### AIM
From the first line of the data below, repeat each line exactly until you reach the line with "vinyl rear cover."; include that line too.

### GIVEN DATA
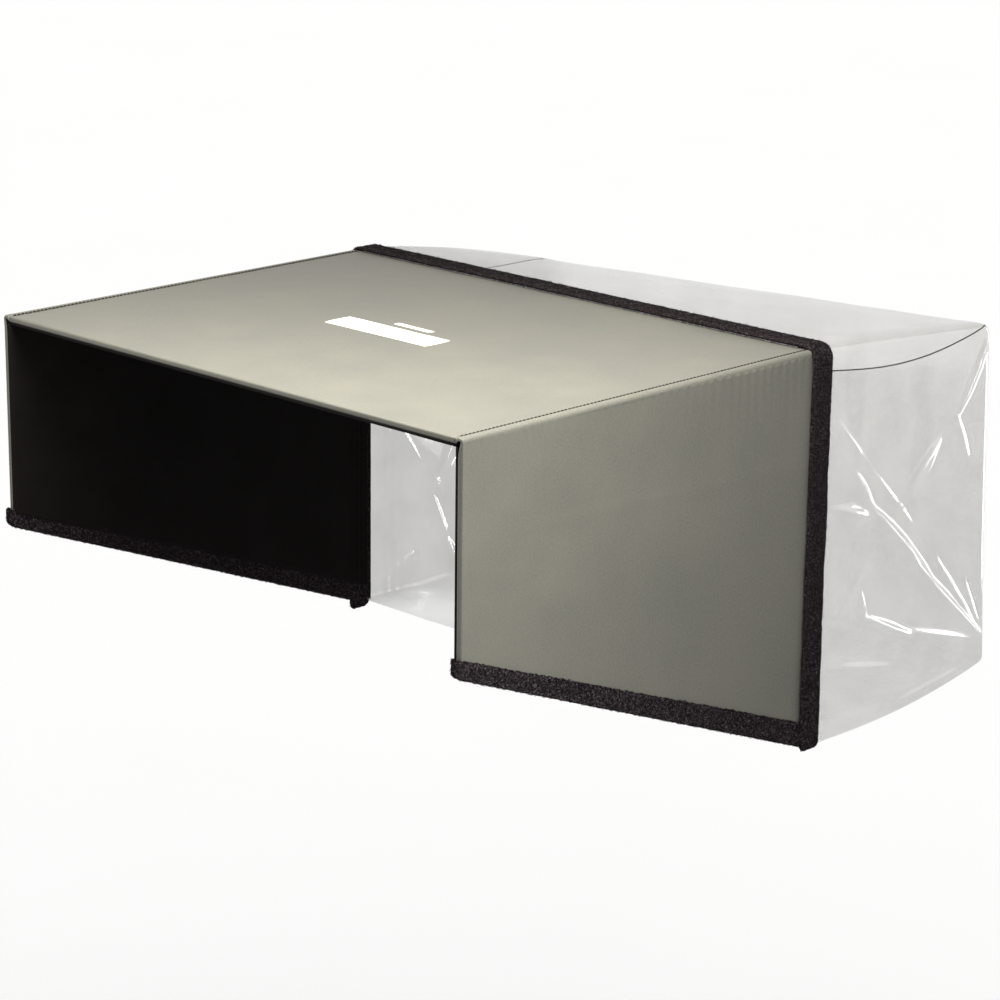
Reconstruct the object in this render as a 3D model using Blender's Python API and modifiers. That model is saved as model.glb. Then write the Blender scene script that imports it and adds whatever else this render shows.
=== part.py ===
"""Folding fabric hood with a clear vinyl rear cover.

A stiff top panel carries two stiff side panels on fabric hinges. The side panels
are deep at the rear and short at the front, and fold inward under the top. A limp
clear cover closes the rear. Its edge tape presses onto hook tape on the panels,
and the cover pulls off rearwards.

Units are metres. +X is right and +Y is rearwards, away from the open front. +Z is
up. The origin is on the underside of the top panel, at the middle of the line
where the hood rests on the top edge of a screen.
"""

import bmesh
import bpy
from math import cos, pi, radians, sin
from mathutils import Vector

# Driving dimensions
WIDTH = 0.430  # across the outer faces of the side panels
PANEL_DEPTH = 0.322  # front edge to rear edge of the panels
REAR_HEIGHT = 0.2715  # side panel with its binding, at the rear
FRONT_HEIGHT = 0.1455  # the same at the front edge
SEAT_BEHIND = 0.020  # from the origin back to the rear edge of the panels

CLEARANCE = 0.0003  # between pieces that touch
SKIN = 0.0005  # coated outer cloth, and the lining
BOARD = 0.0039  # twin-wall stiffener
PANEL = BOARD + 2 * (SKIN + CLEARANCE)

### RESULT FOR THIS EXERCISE
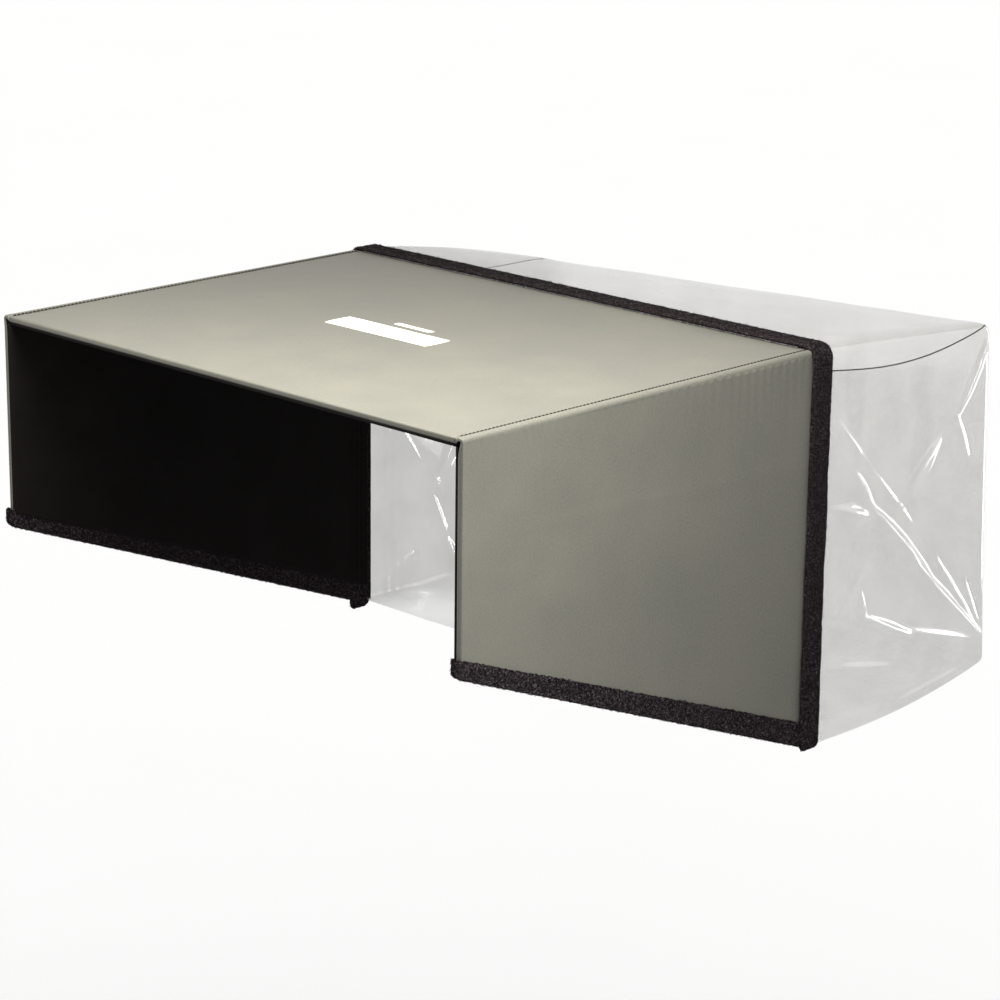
Reconstruct the object in this render as a 3D model using Blender's Python API and modifiers. That model is saved as model.glb. Then write the Blender scene script that imports it and adds whatever else this render shows.
=== part.py ===
"""Folding fabric hood with a clear vinyl rear cover.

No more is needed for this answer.